→ TASK STATEMENT
Quote the lines that run from the line containing "for (let index" down to the line containing "if empty is". Include both of those lines, reproduce each exactly, and omit everything else.

→ DATASET ROWS
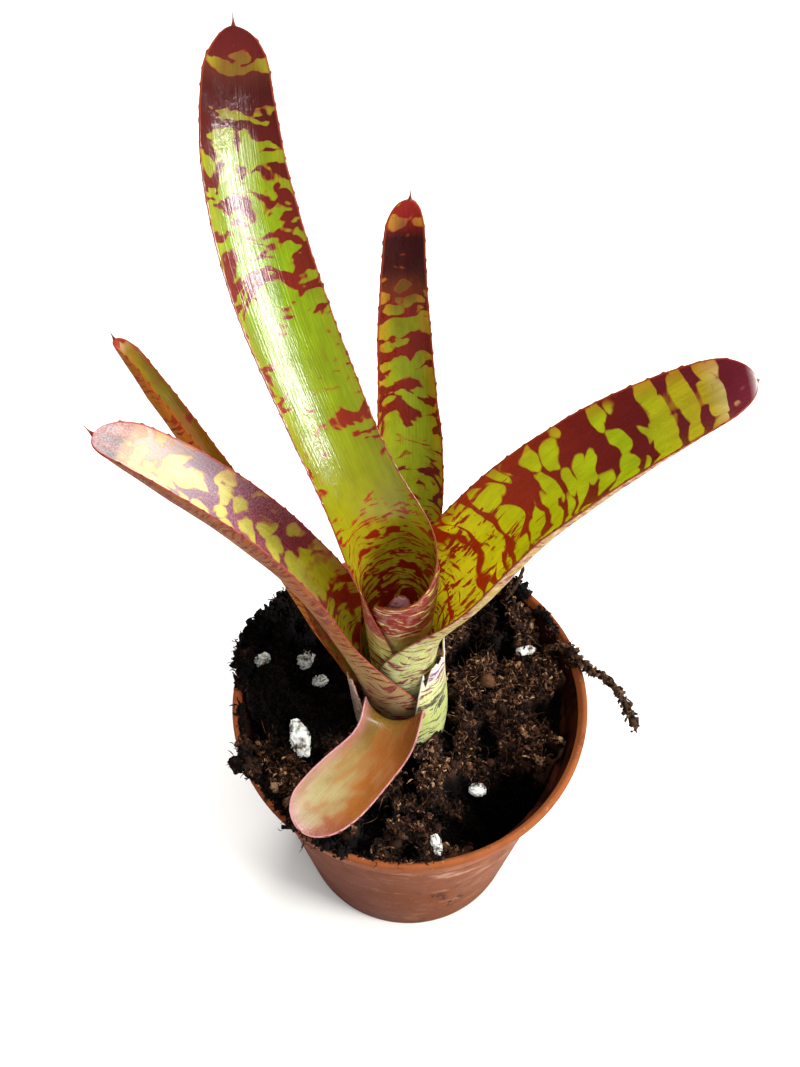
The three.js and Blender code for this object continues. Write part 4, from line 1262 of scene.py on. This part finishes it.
--
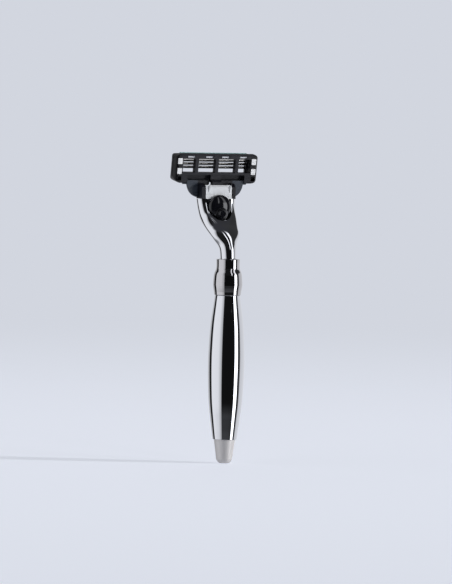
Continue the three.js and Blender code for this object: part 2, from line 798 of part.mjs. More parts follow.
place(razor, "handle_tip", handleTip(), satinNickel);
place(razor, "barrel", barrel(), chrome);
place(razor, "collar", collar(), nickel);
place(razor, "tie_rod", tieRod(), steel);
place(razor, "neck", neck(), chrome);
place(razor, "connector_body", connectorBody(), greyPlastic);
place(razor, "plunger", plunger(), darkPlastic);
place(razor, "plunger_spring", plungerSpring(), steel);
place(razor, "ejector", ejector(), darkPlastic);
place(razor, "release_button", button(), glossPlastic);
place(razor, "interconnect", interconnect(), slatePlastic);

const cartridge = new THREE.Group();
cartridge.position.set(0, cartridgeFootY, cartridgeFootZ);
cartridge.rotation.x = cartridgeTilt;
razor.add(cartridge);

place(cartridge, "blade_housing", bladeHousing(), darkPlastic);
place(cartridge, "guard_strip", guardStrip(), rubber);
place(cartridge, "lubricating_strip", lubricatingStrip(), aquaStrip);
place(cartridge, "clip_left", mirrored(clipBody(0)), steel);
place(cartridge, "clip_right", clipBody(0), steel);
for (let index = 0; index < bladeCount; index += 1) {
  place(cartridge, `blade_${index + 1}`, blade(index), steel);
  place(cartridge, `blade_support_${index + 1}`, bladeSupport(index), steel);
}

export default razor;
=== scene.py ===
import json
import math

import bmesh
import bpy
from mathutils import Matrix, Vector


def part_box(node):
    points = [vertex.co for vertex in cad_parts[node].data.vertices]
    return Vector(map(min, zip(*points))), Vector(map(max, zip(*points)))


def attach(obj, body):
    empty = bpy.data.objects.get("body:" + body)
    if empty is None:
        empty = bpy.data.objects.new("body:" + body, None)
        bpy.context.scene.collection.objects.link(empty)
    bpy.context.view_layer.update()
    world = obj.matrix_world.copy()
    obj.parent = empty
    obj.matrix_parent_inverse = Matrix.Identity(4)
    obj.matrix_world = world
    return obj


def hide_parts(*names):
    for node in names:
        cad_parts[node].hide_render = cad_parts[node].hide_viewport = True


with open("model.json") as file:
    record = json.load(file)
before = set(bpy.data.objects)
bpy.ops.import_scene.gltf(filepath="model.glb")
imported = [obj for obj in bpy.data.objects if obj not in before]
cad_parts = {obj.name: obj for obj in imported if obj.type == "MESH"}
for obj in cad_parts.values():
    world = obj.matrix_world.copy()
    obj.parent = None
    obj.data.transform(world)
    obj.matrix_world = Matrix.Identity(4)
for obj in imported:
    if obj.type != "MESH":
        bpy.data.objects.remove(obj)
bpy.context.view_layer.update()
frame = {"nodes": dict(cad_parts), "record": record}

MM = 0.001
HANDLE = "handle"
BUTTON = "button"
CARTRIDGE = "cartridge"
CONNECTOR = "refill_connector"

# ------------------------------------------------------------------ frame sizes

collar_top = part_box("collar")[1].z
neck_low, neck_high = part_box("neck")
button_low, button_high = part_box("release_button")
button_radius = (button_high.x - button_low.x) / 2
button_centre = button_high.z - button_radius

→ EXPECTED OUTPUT
for (let index = 0; index < bladeCount; index += 1) {
  place(cartridge, `blade_${index + 1}`, blade(index), steel);
  place(cartridge, `blade_support_${index + 1}`, bladeSupport(index), steel);
}

export default razor;
=== scene.py ===
import json
import math

import bmesh
import bpy
from mathutils import Matrix, Vector


def part_box(node):
    points = [vertex.co for vertex in cad_parts[node].data.vertices]
    return Vector(map(min, zip(*points))), Vector(map(max, zip(*points)))


def attach(obj, body):
    empty = bpy.data.objects.get("body:" + body)
    if empty is None:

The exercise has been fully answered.